▶ _Provided material_:
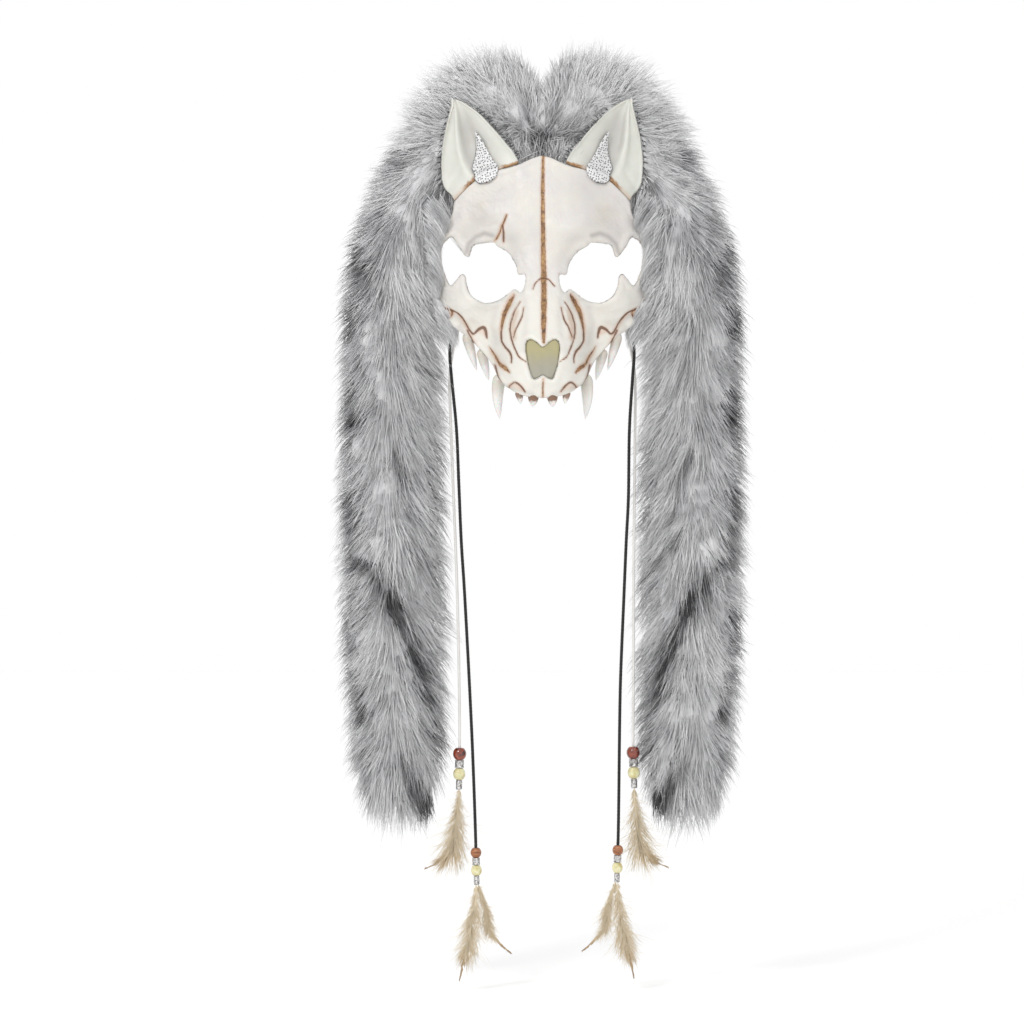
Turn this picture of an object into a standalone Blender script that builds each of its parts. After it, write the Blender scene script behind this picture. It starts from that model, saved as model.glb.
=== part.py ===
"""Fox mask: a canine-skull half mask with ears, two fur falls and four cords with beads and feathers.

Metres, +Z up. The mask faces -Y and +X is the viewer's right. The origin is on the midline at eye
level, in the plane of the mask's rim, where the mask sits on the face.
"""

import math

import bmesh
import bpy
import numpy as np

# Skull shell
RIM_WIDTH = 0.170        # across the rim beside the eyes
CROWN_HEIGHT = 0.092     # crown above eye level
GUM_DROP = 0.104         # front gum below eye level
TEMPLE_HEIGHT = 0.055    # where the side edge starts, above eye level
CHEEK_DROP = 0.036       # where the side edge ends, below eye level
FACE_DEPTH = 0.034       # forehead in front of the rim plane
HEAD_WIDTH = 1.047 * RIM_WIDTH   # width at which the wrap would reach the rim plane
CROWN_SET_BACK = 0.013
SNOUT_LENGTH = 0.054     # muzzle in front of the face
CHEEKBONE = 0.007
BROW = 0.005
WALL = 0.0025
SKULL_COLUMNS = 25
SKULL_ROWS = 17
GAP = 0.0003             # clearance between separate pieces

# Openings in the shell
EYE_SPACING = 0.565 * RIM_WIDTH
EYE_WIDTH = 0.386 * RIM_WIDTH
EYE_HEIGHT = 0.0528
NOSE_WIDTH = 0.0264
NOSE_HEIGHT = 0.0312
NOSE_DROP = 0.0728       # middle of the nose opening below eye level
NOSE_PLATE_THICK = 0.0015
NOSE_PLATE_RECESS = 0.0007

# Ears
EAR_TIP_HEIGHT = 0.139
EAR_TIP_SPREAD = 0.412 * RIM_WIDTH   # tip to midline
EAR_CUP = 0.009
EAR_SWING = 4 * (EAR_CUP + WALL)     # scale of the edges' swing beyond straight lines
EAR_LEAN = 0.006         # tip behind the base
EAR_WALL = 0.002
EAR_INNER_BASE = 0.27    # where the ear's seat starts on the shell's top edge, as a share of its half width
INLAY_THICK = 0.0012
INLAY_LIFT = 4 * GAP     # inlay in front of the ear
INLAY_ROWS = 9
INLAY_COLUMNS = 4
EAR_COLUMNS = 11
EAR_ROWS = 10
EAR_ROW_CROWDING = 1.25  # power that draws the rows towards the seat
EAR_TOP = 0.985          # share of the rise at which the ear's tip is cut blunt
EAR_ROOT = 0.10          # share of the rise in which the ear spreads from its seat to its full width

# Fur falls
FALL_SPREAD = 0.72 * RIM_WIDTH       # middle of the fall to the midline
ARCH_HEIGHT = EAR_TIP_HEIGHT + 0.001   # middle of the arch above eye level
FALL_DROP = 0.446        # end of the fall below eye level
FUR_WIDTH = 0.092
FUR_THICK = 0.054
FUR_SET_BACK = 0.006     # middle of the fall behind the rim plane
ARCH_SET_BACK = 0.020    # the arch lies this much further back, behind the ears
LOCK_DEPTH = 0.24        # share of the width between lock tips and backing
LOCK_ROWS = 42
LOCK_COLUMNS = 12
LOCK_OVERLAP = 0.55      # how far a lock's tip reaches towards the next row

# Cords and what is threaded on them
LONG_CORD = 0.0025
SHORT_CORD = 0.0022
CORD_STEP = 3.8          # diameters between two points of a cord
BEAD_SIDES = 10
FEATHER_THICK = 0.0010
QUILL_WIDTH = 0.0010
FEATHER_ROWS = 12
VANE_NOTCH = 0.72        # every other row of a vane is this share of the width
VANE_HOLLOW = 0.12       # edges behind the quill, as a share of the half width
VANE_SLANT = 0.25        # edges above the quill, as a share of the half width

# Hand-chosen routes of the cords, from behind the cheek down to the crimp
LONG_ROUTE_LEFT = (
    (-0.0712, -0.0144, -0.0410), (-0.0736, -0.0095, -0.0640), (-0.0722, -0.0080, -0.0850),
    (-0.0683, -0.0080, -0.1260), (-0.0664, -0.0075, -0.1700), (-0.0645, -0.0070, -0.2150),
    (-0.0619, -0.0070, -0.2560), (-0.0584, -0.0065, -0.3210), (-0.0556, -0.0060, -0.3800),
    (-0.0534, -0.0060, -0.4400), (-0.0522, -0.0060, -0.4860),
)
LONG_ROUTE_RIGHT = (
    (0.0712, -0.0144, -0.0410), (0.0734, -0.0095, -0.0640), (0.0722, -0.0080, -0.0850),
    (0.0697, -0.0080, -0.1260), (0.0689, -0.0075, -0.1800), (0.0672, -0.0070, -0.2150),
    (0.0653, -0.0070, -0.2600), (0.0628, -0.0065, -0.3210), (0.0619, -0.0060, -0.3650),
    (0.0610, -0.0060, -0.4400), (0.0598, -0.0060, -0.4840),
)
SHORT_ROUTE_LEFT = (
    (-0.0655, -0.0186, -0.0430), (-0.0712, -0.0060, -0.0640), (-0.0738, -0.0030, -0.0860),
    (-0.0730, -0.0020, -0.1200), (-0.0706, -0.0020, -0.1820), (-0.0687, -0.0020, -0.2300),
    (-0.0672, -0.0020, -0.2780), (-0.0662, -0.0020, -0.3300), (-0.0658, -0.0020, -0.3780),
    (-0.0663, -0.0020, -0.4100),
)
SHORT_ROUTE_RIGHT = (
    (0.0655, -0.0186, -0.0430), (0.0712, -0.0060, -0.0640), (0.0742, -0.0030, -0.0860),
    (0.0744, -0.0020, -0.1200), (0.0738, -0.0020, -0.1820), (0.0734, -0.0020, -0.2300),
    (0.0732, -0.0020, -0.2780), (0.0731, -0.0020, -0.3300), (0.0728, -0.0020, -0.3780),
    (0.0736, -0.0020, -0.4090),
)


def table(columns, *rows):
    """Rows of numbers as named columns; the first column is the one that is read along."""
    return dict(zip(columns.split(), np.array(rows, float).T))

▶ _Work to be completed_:
Output the full listing without altering anything.

▶ _The completed task_:
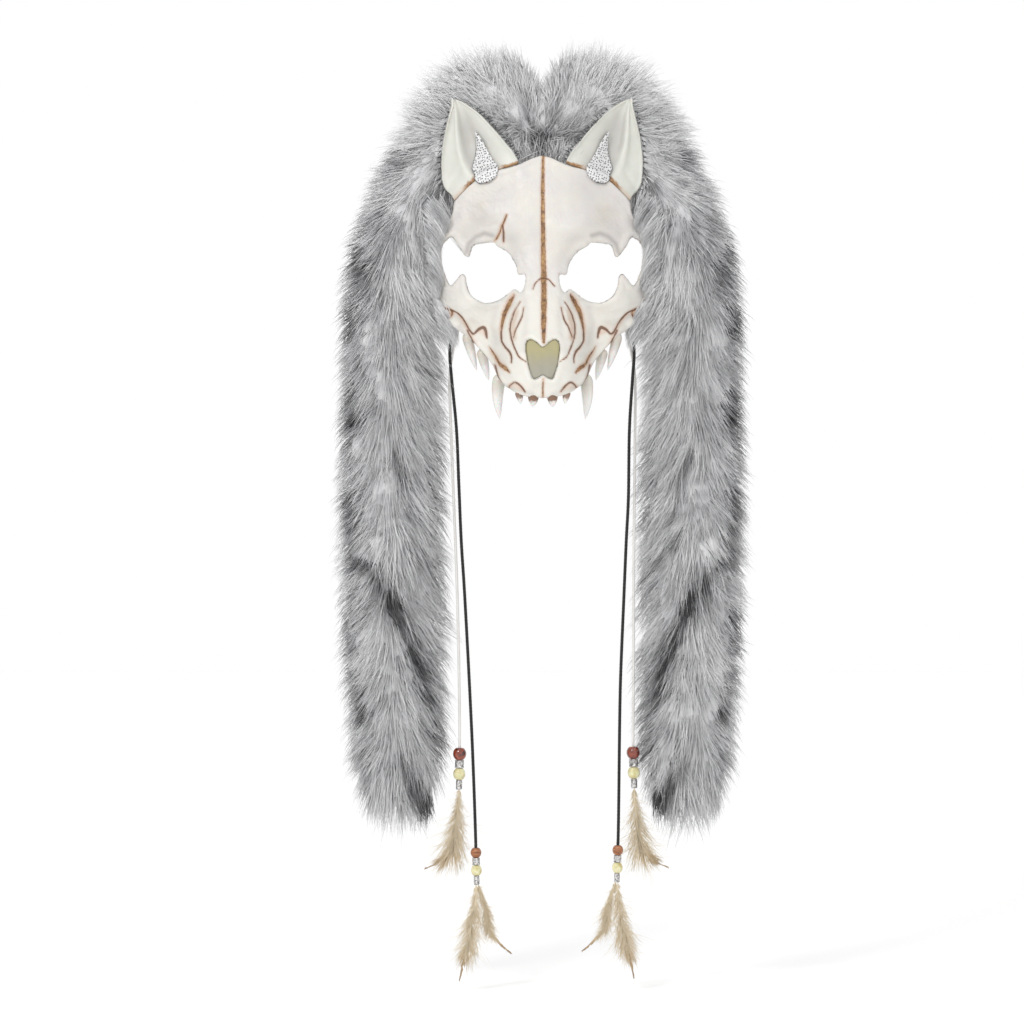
Turn this picture of an object into a standalone Blender script that builds each of its parts. After it, write the Blender scene script behind this picture. It starts from that model, saved as model.glb.
=== part.py ===
"""Fox mask: a canine-skull half mask with ears, two fur falls and four cords with beads and feathers.

Metres, +Z up. The mask faces -Y and +X is the viewer's right. The origin is on the midline at eye
level, in the plane of the mask's rim, where the mask sits on the face.
"""

import math

import bmesh
import bpy
import numpy as np

# Skull shell
RIM_WIDTH = 0.170        # across the rim beside the eyes
CROWN_HEIGHT = 0.092     # crown above eye level
GUM_DROP = 0.104         # front gum below eye level
TEMPLE_HEIGHT = 0.055    # where the side edge starts, above eye level
CHEEK_DROP = 0.036       # where the side edge ends, below eye level
FACE_DEPTH = 0.034       # forehead in front of the rim plane
HEAD_WIDTH = 1.047 * RIM_WIDTH   # width at which the wrap would reach the rim plane
CROWN_SET_BACK = 0.013
SNOUT_LENGTH = 0.054     # muzzle in front of the face
CHEEKBONE = 0.007
BROW = 0.005
WALL = 0.0025
SKULL_COLUMNS = 25
SKULL_ROWS = 17
GAP = 0.0003             # clearance between separate pieces

# Openings in the shell
EYE_SPACING = 0.565 * RIM_WIDTH
EYE_WIDTH = 0.386 * RIM_WIDTH
EYE_HEIGHT = 0.0528
NOSE_WIDTH = 0.0264
NOSE_HEIGHT = 0.0312
NOSE_DROP = 0.0728       # middle of the nose opening below eye level
NOSE_PLATE_THICK = 0.0015
NOSE_PLATE_RECESS = 0.0007

# Ears
EAR_TIP_HEIGHT = 0.139
EAR_TIP_SPREAD = 0.412 * RIM_WIDTH   # tip to midline
EAR_CUP = 0.009
EAR_SWING = 4 * (EAR_CUP + WALL)     # scale of the edges' swing beyond straight lines
EAR_LEAN = 0.006         # tip behind the base
EAR_WALL = 0.002
EAR_INNER_BASE = 0.27    # where the ear's seat starts on the shell's top edge, as a share of its half width
INLAY_THICK = 0.0012
INLAY_LIFT = 4 * GAP     # inlay in front of the ear
INLAY_ROWS = 9
INLAY_COLUMNS = 4
EAR_COLUMNS = 11
EAR_ROWS = 10
EAR_ROW_CROWDING = 1.25  # power that draws the rows towards the seat
EAR_TOP = 0.985          # share of the rise at which the ear's tip is cut blunt
EAR_ROOT = 0.10          # share of the rise in which the ear spreads from its seat to its full width

# Fur falls
FALL_SPREAD = 0.72 * RIM_WIDTH       # middle of the fall to the midline
ARCH_HEIGHT = EAR_TIP_HEIGHT + 0.001   # middle of the arch above eye level
FALL_DROP = 0.446        # end of the fall below eye level
FUR_WIDTH = 0.092
FUR_THICK = 0.054
FUR_SET_BACK = 0.006     # middle of the fall behind the rim plane
ARCH_SET_BACK = 0.020    # the arch lies this much further back, behind the ears
LOCK_DEPTH = 0.24        # share of the width between lock tips and backing
LOCK_ROWS = 42
LOCK_COLUMNS = 12
LOCK_OVERLAP = 0.55      # how far a lock's tip reaches towards the next row

# Cords and what is threaded on them
LONG_CORD = 0.0025
SHORT_CORD = 0.0022
CORD_STEP = 3.8          # diameters between two points of a cord
BEAD_SIDES = 10
FEATHER_THICK = 0.0010
QUILL_WIDTH = 0.0010
FEATHER_ROWS = 12
VANE_NOTCH = 0.72        # every other row of a vane is this share of the width
VANE_HOLLOW = 0.12       # edges behind the quill, as a share of the half width
VANE_SLANT = 0.25        # edges above the quill, as a share of the half width

# Hand-chosen routes of the cords, from behind the cheek down to the crimp
LONG_ROUTE_LEFT = (
    (-0.0712, -0.0144, -0.0410), (-0.0736, -0.0095, -0.0640), (-0.0722, -0.0080, -0.0850),
    (-0.0683, -0.0080, -0.1260), (-0.0664, -0.0075, -0.1700), (-0.0645, -0.0070, -0.2150),
    (-0.0619, -0.0070, -0.2560), (-0.0584, -0.0065, -0.3210), (-0.0556, -0.0060, -0.3800),
    (-0.0534, -0.0060, -0.4400), (-0.0522, -0.0060, -0.4860),
)
LONG_ROUTE_RIGHT = (
    (0.0712, -0.0144, -0.0410), (0.0734, -0.0095, -0.0640), (0.0722, -0.0080, -0.0850),
    (0.0697, -0.0080, -0.1260), (0.0689, -0.0075, -0.1800), (0.0672, -0.0070, -0.2150),
    (0.0653, -0.0070, -0.2600), (0.0628, -0.0065, -0.3210), (0.0619, -0.0060, -0.3650),
    (0.0610, -0.0060, -0.4400), (0.0598, -0.0060, -0.4840),
)
SHORT_ROUTE_LEFT = (
    (-0.0655, -0.0186, -0.0430), (-0.0712, -0.0060, -0.0640), (-0.0738, -0.0030, -0.0860),
    (-0.0730, -0.0020, -0.1200), (-0.0706, -0.0020, -0.1820), (-0.0687, -0.0020, -0.2300),
    (-0.0672, -0.0020, -0.2780), (-0.0662, -0.0020, -0.3300), (-0.0658, -0.0020, -0.3780),
    (-0.0663, -0.0020, -0.4100),
)
SHORT_ROUTE_RIGHT = (
    (0.0655, -0.0186, -0.0430), (0.0712, -0.0060, -0.0640), (0.0742, -0.0030, -0.0860),
    (0.0744, -0.0020, -0.1200), (0.0738, -0.0020, -0.1820), (0.0734, -0.0020, -0.2300),
    (0.0732, -0.0020, -0.2780), (0.0731, -0.0020, -0.3300), (0.0728, -0.0020, -0.3780),
    (0.0736, -0.0020, -0.4090),
)


def table(columns, *rows):
    """Rows of numbers as named columns; the first column is the one that is read along."""
    return dict(zip(columns.split(), np.array(rows, float).T))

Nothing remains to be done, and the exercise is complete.